Bersukacita saling silaturahim dan bertukar jajanan weh-wehan. || KLIK gambar untuk menonton VIDEO-nya!

REPORTER: Nihayatussyifa Yulina Vela & Disyacitta N Pratidnia | EDITOR: Dwi Roma | KENDAL | obyektif.id

MENYAMBUT sekaligus merayakan Maulid Nabi Muhammad SAW, masyarakat Kecamatan Kaliwungu, Kabupaten Kendal, Jawa Tengah punya tradisi unik dan khas yang disebut weh-wehan atau ketuwinan. Mereka berkunjung kepada tetangga ataupun kerabat, serta saling bertukar dan memberikan makanan.

Begitulah weh-wehan atau ketuwinan. Hari ini, Rabu (28/10/2020) adalah puncak perayaan tradisi khas ini.

Artinya, puncak weh-wehan memang dirayakan masyarakat Kaliwungu tepat sehari jelang peringatan Hari Kelahiran Nabi Muhammad SAW atau Maulid Nabi Muhammad SAW 1442 Hijriyah, yang tahun ini jatuh pada Kamis (29/10/2020).

Diikuti ibu-ibu dan anak-anak, wehwehan rata-rata mulai digelar selepas Ashar. Ibu-ibu saling menyiapkan dan menyajikan aneka makanan di depan rumah masing-masing.

Ibu-ibu saling silaturahim dan bertukar jajanan weh-wehan. || KLIK gambar untuk menonton VIDEO-nya!

Sedangkan anak-anak berkeliling membawa dan membagikan makanan-makanan itu untuk dibagikan ke tetangga, dari rumah ke rumah, dan biasanya langsung ditukar atau mendapat balasan.

Ketua Takmir Musholla Baitul Muttaqin Muhammad Subkhan menjelaskan, Ya Karim atau weh-wehan sudah berlangsung ratusan tahun lalu. Tradisi itu dilakukan oleh para ulama penyebar agama Islam di Kaliwungu sekitarnya, dengan tujuan untuk memperingati Hari Kelahiran Nabi Muhammad.

Ya Karim

Dalam sebuah riwayat dikisahkan bahwa ketika Rasulullah SAW sedang bertawaf di Kabah, beliau mendengar seseorang di hadapannya bertawaf, sambil berzikir: “Ya Karim!
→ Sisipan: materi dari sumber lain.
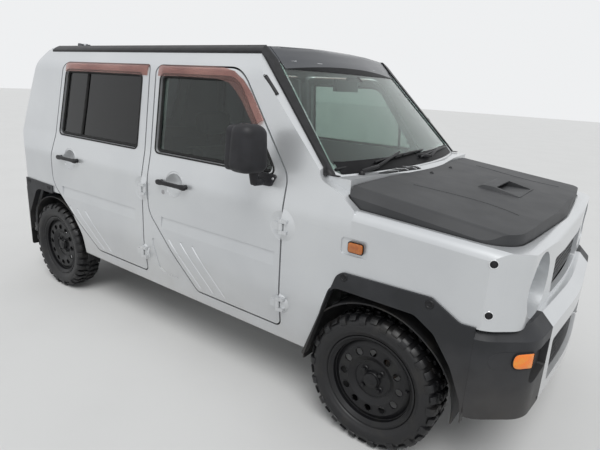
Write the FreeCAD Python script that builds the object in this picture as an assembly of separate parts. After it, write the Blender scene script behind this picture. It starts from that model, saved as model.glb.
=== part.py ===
import FreeCAD, Part
import math
import os

V = FreeCAD.Vector

# Driving sizes, in millimetres. +X is forward, +Y is the car's left side, and z is 0 on the ground.
WHEELBASE = 2360.0
FRONT_OVERHANG = 590.0
REAR_OVERHANG = 445.0
WIDTH = 1475.0
ROOF_CREST_Z = 1574.0
WAIST_Z = 1034.0
SILL_Z = 300.0
SHOULDER_FRONT_Z = 926.0
SHOULDER_REAR_Z = 946.0
SHOULDER_TILT = 2.88
FLARE_PROUD = 8.0

# Walls and running gaps
WALL = 50.0
SKIN = 20.0
DOOR_GAP = 8.0
DOOR_STEP = 12.0
SEAT_GAP = 0.3
GLASS_THICKNESS = 4.0
SCREEN_THICKNESS = 6.0
ROOF_THICKNESS = 36.0
BONNET_THICKNESS = 22.0
BONNET_GAP = 6.0
BONNET_FLANGE = 30.0
BUMPER_WALL = 30.0
FLARE_LIP = 10.0
LINER_WALL = 6.0
RUNNING_CLEARANCE = 0.05

# Worked out from the driving sizes
LENGTH = FRONT_OVERHANG + WHEELBASE + REAR_OVERHANG
FRONT_X = LENGTH / 2
REAR_X = -LENGTH / 2
FRONT_AXLE_X = FRONT_X - FRONT_OVERHANG
REAR_AXLE_X = FRONT_AXLE_X - WHEELBASE
BODY_HALF = WIDTH / 2 - FLARE_PROUD
FLOOR_TOP = SILL_Z + WALL
ABOVE_Z = ROOF_CREST_Z + 126.0


def front(ahead):
    """X of a place so far ahead of the front axle."""
    return FRONT_AXLE_X + ahead


def rear(ahead):
    """X of a place so far ahead of the rear axle."""
    return REAR_AXLE_X + ahead


def nose(behind):
    """X of a place so far behind the foremost point."""
    return FRONT_X - behind


def tail(ahead):
    """X of a place so far ahead of the rearmost point."""
    return REAR_X + ahead


def side(inside):
    """Y of a place so far inside the left flank."""
    return BODY_HALF - inside


# Wheels
TYRE_RADIUS = 280.0
TYRE_WIDTH = 156.0
WHEEL_Y = side(84.5)
LUG_HEIGHT = 9.0
LUG_COUNT = 36
LUG_ANGLE = 6.2
LUG_START_Y = 38.0
RIM_SEAT_RADIUS = 180.0
RIM_FLANGE_RADIUS = 193.0
RIM_WIDTH = 120.0
STUB_RADIUS = 30.0
STUB_REACH = 17.0
DISC_HOLES = 12
DISC_HOLE_RADIUS = 16.5
DISC_HOLE_CIRCLE = 123.0
LINER_RADIUS = TYRE_RADIUS + 46.0
FRONT_WELL_Y = WHEEL_Y - 245.0
REAR_WELL_Y = WHEEL_Y - 165.0
ARCH_TOP_Z = TYRE_RADIUS + 375.0

# Steering axis of the front knuckles, leaning inwards
KING_LOW_Y = WHEEL_Y - 55.0
KING_LOW_Z = TYRE_RADIUS - 90.0
KING_TOP_Y = WHEEL_Y - 149.0
KING_TOP_Z = TYRE_RADIUS + 444.0
ARM_END_Z = TYRE_RADIUS - 78.0
TOWER_TOP_Z = KING_TOP_Z + 16.0
TOWER_OUTER_Y = WHEEL_Y - 70.0
TOWER_HALF = 85.0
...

Ya Karim!”.

Rasulullah SAW pun menirunya mengucap “Ya Karim! Ya Karim!”

“Tradisi itu terus dipertahankan sampai sekarang,” kata Subkhan, warga Kampung Plumbungan yang kini mengurus Musholla Baitul Muttaqin dan tinggal di Jalan Mutiara Raya RT 02/RW 12, Desa Krajankulon.

Aneka jajanan kemasan modern kini juga mendominasi weh-wehan. || KLIK gambar untuk menonton VIDEO-nya!
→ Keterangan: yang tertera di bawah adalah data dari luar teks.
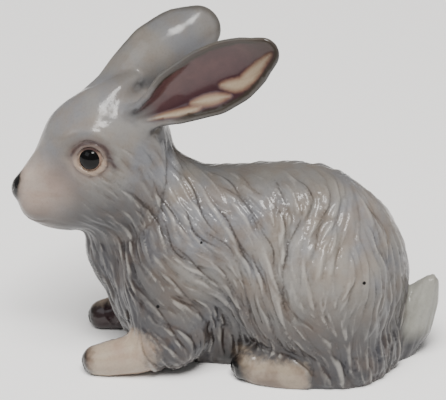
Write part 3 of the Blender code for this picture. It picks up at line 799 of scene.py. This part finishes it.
# Finer locks between the bold ones and short ones on the cheeks.
FINE_LOCKS = dict(seed=7, apart=7.5, length=(20, 44), depth=(0.9, 1.8), width=(2.2, 4.0), wave=0.3)
CHEEK_LOCKS = dict(seed=5, apart=4.2, length=(10, 20), depth=(1.0, 1.7), width=(1.5, 2.6), wave=0.2)
CHEEK_COAT = 0.7  # how strongly the strands show on the cheeks, and on the tail
TAIL_COAT = 0.8

# The dark laid in the cuts, partly real dark paint run into them and partly painted shade: how strong it is
# in each kind, how far it reaches on the groove's and on the bank's side over the stroke's width, and the
# depth from which it is full.
FINE_CUT_PAINT_AND_SHADE = 0.6
CHEEK_CUT_PAINT_AND_SHADE = 2.0
CREASE_PAINT_AND_SHADE = 0.25
CALM_CUT_PAINT_AND_SHADE = 0.6  # share of that dark, paint and painted shade, that the haunch goes without
CUT_PAINT_AND_SHADE_GROOVE = 0.22
CUT_PAINT_AND_SHADE_BANK = 0.09
CUT_PAINT_AND_SHADE_LEAST = 0.9  # it reaches at least so far from a cut
CUT_PAINT_AND_SHADE_REACH = 2.0
CUT_PAINT_AND_SHADE_FULL_DEPTH = 2.4
# How far round the painted shade of the valleys by the cuts is blurred.
VALLEY_SHADE_ROUNDS = 14
# How far round the level is taken that the crests, painted paler as a painted highlight, stand above.
RAISED_ROUNDS = 10

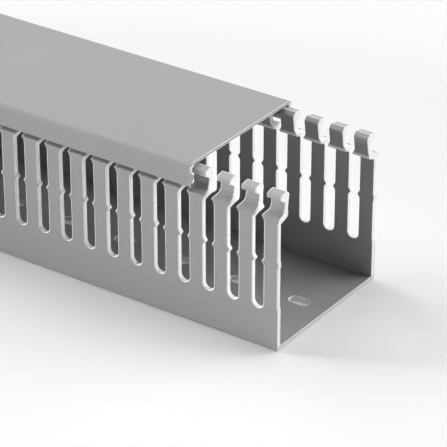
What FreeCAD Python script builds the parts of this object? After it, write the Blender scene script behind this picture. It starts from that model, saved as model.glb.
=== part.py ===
import FreeCAD, Part
import math
import os

# Slotted wire duct with its clip-on cover, a length of cut stock, in millimetres.
# +X runs along the duct towards the end that the cover leaves bare, +Z is up,
# and the origin is the middle of the floor's underside.

# Channel section
DUCT_LENGTH = 500.0
DUCT_WIDTH = 60.0
WALL_THICKNESS = 1.8
FLOOR_THICKNESS = 1.8
OUTER_CORNER_RADIUS = 1.0

# Hooked head on each wall: insets from the wall's outer face, rises above and drops below its shoulder
SHOULDER_HEIGHT = 49.5
SHELF_INSET = 2.9
SHELF_RISE = 1.1
NECK_INSET = 3.8
NECK_RISE = 2.6
BARB_ROOT_INSET = 4.2
BARB_ROOT_RISE = 4.7
NOSE_INSET = 1.6
NOSE_BOTTOM_RISE = 6.3
NOSE_TOP_RISE = 7.9
CREST_INSET = 4.9
CREST_RISE = 8.5
BACK_TOP_INSET = 6.5
BACK_TOP_RISE = 7.3
BACK_FOOT_INSET = 5.4
BACK_FOOT_DROP = 0.5
STEP_FOOT_DROP = 2.1

# Finger slots, punched through both walls
SLOT_PITCH = 10.0
SLOT_WIDTH = 4.5
SLOT_BOTTOM_HEIGHT = 14.5
SLOT_BOTTOM_SIDES = 5
END_SLOT_SHOWING = 0.25

# Break-off notches: pairs of points that narrow each slot
NOTCH_HEIGHT = 32.4
NOTCH_REACH = 0.95
NOTCH_SPREAD = 1.3

# Ears: pairs of points that widen each finger at its shoulder
EAR_REACH = 1.1
EAR_SPREAD = 1.6

# Fixing holes along the middle of the floor
HOLE_PITCH = 25.0
HOLE_LENGTH = 8.5
HOLE_WIDTH = 5.0
FIRST_HOLE_FROM_END = 11.0

# Clip-on cover, which rests on the heads and hooks under their noses
COVER_LENGTH = DUCT_LENGTH
COVER_SETBACK = 35.5
COVER_TOP_THICKNESS = 1.3
COVER_SIDE_THICKNESS = 1.1
COVER_CORNER_RADIUS = 2.0
HEAD_CLEARANCE = 0.3
SHOULDER_CLEARANCE = 1.5
LIP_REACH = 2.7
LIP_TIP_HEIGHT = 0.9
LIP_CLEARANCE = 0.6
LIP_LEAD_IN = 0.5

CUT_MARGIN = 1.0

BARE_END = DUCT_LENGTH / 2
OUTER_FACE = DUCT_WIDTH / 2
HEAD_TOP = SHOULDER_HEIGHT + CREST_RISE
BARB_SLOPE = (NOSE_BOTTOM_RISE - BARB_ROOT_RISE) / (BARB_ROOT_INSET - NOSE_INSET)
COVER_TOP = HEAD_TOP + HEAD_CLEARANCE + COVER_TOP_THICKNESS


def outline(corners, to_vector):
    """Closed wire through corners (a, b, radius), with each corner turned by its radius."""
    points = [FreeCAD.Vector(a, b, 0) for a, b, radius in corners]
    spans = []
    for index, (a, b, radius) in enumerate(corners):
        point = points[index]
        if radius == 0:
            spans.append((point, None, point))
            continue
        to_last = (points[index - 1] - point).normalize()
        to_next = (points[(index + 1) % len(points)] - point).normalize()
        half_angle = to_last.getAngle(to_next) / 2
        setback = radius / math.tan(half_angle)
        bisector = (to_last + to_next).normalize()
        middle = point + bisector * (radius / math.sin(half_angle) - radius)
        spans.append((point + to_last * setback, middle, point + to_next * setback))

    edges = []
    for index, (start, middle, end) in enumerate(spans):
        if middle is not None:
            arc = Part.Arc(*[to_vector(place.x, place.y) for place in (start, middle, end)])
            edges.append(arc.toShape())
        following = spans[(index + 1) % len(spans)][0]
        if end.distanceToPoint(following) > Part.Precision.confusion():
            edges.append(Part.makeLine(to_vector(end.x, end.y), to_vector(following.x, following.y)))
    return Part.Wire(edges)


def mirrored(half):
    """A half outline followed by its mirror image across the second axis."""
    return half + [(-a, b, radius) for a, b, radius in reversed(half)]


def extrude_section(insets, start, length):
    """Solid along X from one wall's section, as corners (inset, height, radius), and its mirror image."""
    near_half = [(inset - OUTER_FACE, height, radius) for inset, height, radius in insets]
    wire = outline(mirrored(near_half), lambda y, z: FreeCAD.Vector(start, y, z))
    return Part.Face(wire).extrude(FreeCAD.Vector(length, 0, 0))


def barb_underside(inset):
    """Height of the barb's sloping underside at an inset from the wall's outer face."""
    return SHOULDER_HEIGHT + BARB_ROOT_RISE + BARB_SLOPE * (BARB_ROOT_INSET - inset)


def stations(first, pitch):
    """Places along X, one pitch apart, from the bare end back to the other end."""
    count = int((first + BARE_END) // pitch) + 1
    return [first - pitch * index for index in range(count)]


def slot_cutter(centre):
    """Prism through both walls: round bottom, notch, narrower mouth between the ears, open top."""
    half_width = SLOT_WIDTH / 2
    turns = [math.pi * (side - 0.5) / SLOT_BOTTOM_SIDES for side in range(1, SLOT_BOTTOM_SIDES // 2 + 1)]
    bottom = [
        (half_width * math.sin(turn), SLOT_BOTTOM_HEIGHT + half_width * (1 - math.cos(turn)), 0)
        for turn in turns
    ]
    side = [
        (half_width, SLOT_BOTTOM_HEIGHT + half_width, 0),
        (half_width, NOTCH_HEIGHT - NOTCH_SPREAD, 0),
        (half_width - NOTCH_REACH, NOTCH_HEIGHT, 0),
        (half_width, NOTCH_HEIGHT + NOTCH_SPREAD, 0),
        (half_width, SHOULDER_HEIGHT - EAR_SPREAD, 0),
        (half_width - EAR_REACH, SHOULDER_HEIGHT, 0),
        (half_width, SHOULDER_HEIGHT + EAR_SPREAD, 0),
        (half_width, HEAD_TOP + CUT_MARGIN, 0),
    ]
    start = -OUTER_FACE - CUT_MARGIN
    wire = outline(mirrored(bottom + side), lambda x, z: FreeCAD.Vector(centre + x, start, z))
    return Part.Face(wire).extrude(FreeCAD.Vector(0, -2 * start, 0))


def fixing_hole_cutter(centre):
    """Obround prism through the floor, long along the duct."""
    half_length = HOLE_LENGTH / 2
    half_width = HOLE_WIDTH / 2
    end = [(half_length, -half_width, half_width), (half_length, half_width, half_width)]
    wire = outline(mirrored(end), lambda x, y: FreeCAD.Vector(centre + x, y, -CUT_MARGIN))
    return Part.Face(wire).extrude(FreeCAD.Vector(0, 0, FLOOR_THICKNESS + 2 * CUT_MARGIN))


def duct_base():
    """U channel with slotted walls, a hooked head on every finger and a row of fixing holes."""
    channel = extrude_section([
        (0, 0, OUTER_CORNER_RADIUS),
        (0, SHOULDER_HEIGHT, 0),
        (SHELF_INSET, SHOULDER_HEIGHT + SHELF_RISE, 0),
        (NECK_INSET, SHOULDER_HEIGHT + NECK_RISE, 0),
        (BARB_ROOT_INSET, barb_underside(BARB_ROOT_INSET), 0),
        (NOSE_INSET, barb_underside(NOSE_INSET), 0),
        (NOSE_INSET, SHOULDER_HEIGHT + NOSE_TOP_RISE, 0),
        (CREST_INSET, HEAD_TOP, 0),
        (BACK_TOP_INSET, SHOULDER_HEIGHT + BACK_TOP_RISE, 0),
        (BACK_FOOT_INSET, SHOULDER_HEIGHT - BACK_FOOT_DROP, 0),
        (WALL_THICKNESS, SHOULDER_HEIGHT - STEP_FOOT_DROP, 0),
        (WALL_THICKNESS, FLOOR_THICKNESS, 0),
    ], -BARE_END, DUCT_LENGTH)
    first_slot = BARE_END + SLOT_WIDTH / 2 - END_SLOT_SHOWING
    slots = [slot_cutter(x) for x in stations(first_slot, SLOT_PITCH)]
    holes = [fixing_hole_cutter(x) for x in stations(BARE_END - FIRST_HOLE_FROM_END, HOLE_PITCH)]
    punched = channel.cut(Part.makeCompound(slots + holes))
    # Crumbs that an end slot leaves beyond its opening fall away as scrap.
    return max(punched.Solids, key=lambda solid: solid.Volume)


def cover():
    """C section lid whose lips hook under the barbs, set back from the bare end."""
    bottom = SHOULDER_HEIGHT + SHOULDER_CLEARANCE
    drop = LIP_CLEARANCE * math.hypot(1, BARB_SLOPE)
    lip_top = barb_underside(LIP_REACH) - drop
    inner_radius = max(COVER_CORNER_RADIUS - COVER_SIDE_THICKNESS, 0)
    return extrude_section([
        (COVER_SIDE_THICKNESS, COVER_TOP - COVER_TOP_THICKNESS, inner_radius),
        (COVER_SIDE_THICKNESS, barb_underside(COVER_SIDE_THICKNESS) - drop, 0),
        (LIP_REACH, lip_top, 0),
        (LIP_REACH, lip_top - LIP_TIP_HEIGHT, 0),
        (LIP_LEAD_IN, bottom, 0),
        (0, bottom, 0),
        (0, COVER_TOP, COVER_CORNER_RADIUS),
    ], BARE_END - COVER_SETBACK - COVER_LENGTH, COVER_LENGTH)


os.makedirs("parts", exist_ok=True)
duct_base().exportStep("parts/duct_base.step")
cover().exportStep("parts/cover.step")
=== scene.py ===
import math

import bmesh
import bpy
from bpy.props import FloatProperty, FloatVectorProperty, PointerProperty
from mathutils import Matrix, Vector


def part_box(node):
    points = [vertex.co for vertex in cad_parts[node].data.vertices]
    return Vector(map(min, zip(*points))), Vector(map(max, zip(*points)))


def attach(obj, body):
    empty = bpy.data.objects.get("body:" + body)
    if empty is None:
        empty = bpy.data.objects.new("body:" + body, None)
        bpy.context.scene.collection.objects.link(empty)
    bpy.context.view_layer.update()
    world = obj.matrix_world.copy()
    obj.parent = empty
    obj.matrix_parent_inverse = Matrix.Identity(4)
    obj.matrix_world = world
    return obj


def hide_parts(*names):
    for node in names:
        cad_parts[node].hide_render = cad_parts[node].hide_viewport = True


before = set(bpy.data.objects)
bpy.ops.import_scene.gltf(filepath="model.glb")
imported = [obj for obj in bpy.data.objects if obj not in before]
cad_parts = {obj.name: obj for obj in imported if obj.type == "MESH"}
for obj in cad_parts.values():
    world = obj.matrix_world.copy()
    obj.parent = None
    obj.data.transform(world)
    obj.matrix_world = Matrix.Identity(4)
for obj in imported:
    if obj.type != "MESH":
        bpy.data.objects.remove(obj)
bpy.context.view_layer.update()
base_low, base_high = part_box("duct_base")
cover_low, cover_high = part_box("cover")

bl_info = {
    "name": "Slotted wire duct",
    "version": (1, 0, 0),
    "blender": (4, 5, 0),
    "location": "3D View > Sidebar > Wire duct",
    "description": "Builds a slotted wire duct, its clip-on cover and the studio round them",
    "category": "Add Mesh",
}

# The corner layer holds the whitening by punch and saw, and painted light too: painted highlights on the heads and
# painted shade on the floor's sawn end.
PUNCH_AND_PAINTED_LIGHT_LAYER = "tool_whitening_with_painted_light"

# Tolerances in metres, and the decimal places that tell two lengths apart
MERGE_DISTANCE = 1e-6
ON_PLANE = 1e-7
LENGTH_PLACES = 7
CLOSEST_FOLDS = 0.00008
PITCHES_PER_METRE = 1e4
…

Fattah MS, penggiat seni budaya religi mengungkapkan, tradisi weh-wehan atau ketuwinan hanya dapat dijumpai di Kota Kaliwungu. Istilah weh-wehan berasal dari kata weweh (Bahasa Jawa) yang berarti memberi. Sedangkan istilah ketuwinan berdasar dari kata tuwi atau tilik (Bahasa Jawa), artinya menengok atau berkunjung atau silaturahmi.
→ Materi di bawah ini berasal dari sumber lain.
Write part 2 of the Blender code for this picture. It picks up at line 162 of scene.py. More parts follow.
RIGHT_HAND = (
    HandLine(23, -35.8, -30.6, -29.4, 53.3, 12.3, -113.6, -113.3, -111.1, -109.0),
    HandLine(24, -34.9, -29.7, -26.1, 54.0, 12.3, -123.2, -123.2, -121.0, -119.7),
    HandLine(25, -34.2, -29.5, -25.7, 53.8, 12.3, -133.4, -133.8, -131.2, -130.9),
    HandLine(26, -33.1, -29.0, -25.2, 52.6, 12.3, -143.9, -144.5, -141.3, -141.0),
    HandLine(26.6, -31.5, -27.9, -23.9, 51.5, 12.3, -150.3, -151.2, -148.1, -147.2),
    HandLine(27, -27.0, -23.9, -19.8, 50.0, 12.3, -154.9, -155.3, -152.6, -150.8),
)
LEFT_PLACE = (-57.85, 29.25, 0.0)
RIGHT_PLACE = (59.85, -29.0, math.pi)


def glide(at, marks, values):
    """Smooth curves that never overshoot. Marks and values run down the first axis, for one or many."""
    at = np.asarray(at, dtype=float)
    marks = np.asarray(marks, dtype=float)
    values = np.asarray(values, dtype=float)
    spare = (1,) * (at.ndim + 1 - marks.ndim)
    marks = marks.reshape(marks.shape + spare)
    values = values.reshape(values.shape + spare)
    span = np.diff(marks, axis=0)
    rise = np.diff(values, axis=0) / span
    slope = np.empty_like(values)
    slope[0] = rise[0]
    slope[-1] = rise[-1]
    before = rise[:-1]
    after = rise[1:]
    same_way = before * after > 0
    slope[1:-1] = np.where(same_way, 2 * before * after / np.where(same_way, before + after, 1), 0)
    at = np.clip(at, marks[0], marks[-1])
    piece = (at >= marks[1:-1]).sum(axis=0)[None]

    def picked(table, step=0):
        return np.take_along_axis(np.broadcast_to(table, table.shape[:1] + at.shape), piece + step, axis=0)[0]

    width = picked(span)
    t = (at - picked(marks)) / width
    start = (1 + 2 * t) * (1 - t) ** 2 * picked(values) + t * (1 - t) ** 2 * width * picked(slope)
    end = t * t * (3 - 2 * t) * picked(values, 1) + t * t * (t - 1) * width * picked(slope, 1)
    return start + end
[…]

“Jadi weh-wehan atau ketuwinan artinya memberi atau berkunjung atau bersilaturahim kepada tetangga, teman, kerabat, atau saudara,” ujar wong asli Kalwungu yang tinggal di Kampung Pandean Bonsari, Desa Krajankulon ini.

Anak-anak bersukacita mengantarkan aneka jajanan weh-wehan ke tetangga. || KLIK gambar untuk menonton VIDEO-nya!

Menurut Fattah, di perayaan weh-wehan atau ketuwinan ini, masyarakat Kaliwungu menyiapkan berbagai makanan tradisional yang dihidangkan di depan rumah masing-masing. Mereka seperti berjualan.

“Tetangga yang berkunjung untuk memberi makanan, akan ditukar atau diganti, atau dibalas dengan makanan miliknya,” beber Fattah.

Di tradisi weh-wehan, “Ya Karim” adalah ucapan khas ketika seseorang ingin mencicipi menu weh-wehan milik tetangga tanpa membawa makanan apa pun untuk ditukar.

Sumpil Daun Bambu

Makanan tradisional yang dihidangkan adalah sumpil. Sumpil terbuat dari beras yang dibungkus daun bambu berbentuk segitiga (seperti ketupat), yang direbus/atau dikukus. Cara memakannya dicampur dengan sambal kelapa.

Sumpil, jajanan khas weh-wehan. || KLIK gambar untuk menonton VIDEO-nya!

“Tapi sekarang, makanannya sudah tidak hanya sumpil, tapi juga ada bubur, kolak, roti, snack, dan lainnya,” ujar Nur ‘Aini, warga Kampung Gedangan RT 01/RW 05, Desa Sumberejo, Kecamatan Kaliwungu.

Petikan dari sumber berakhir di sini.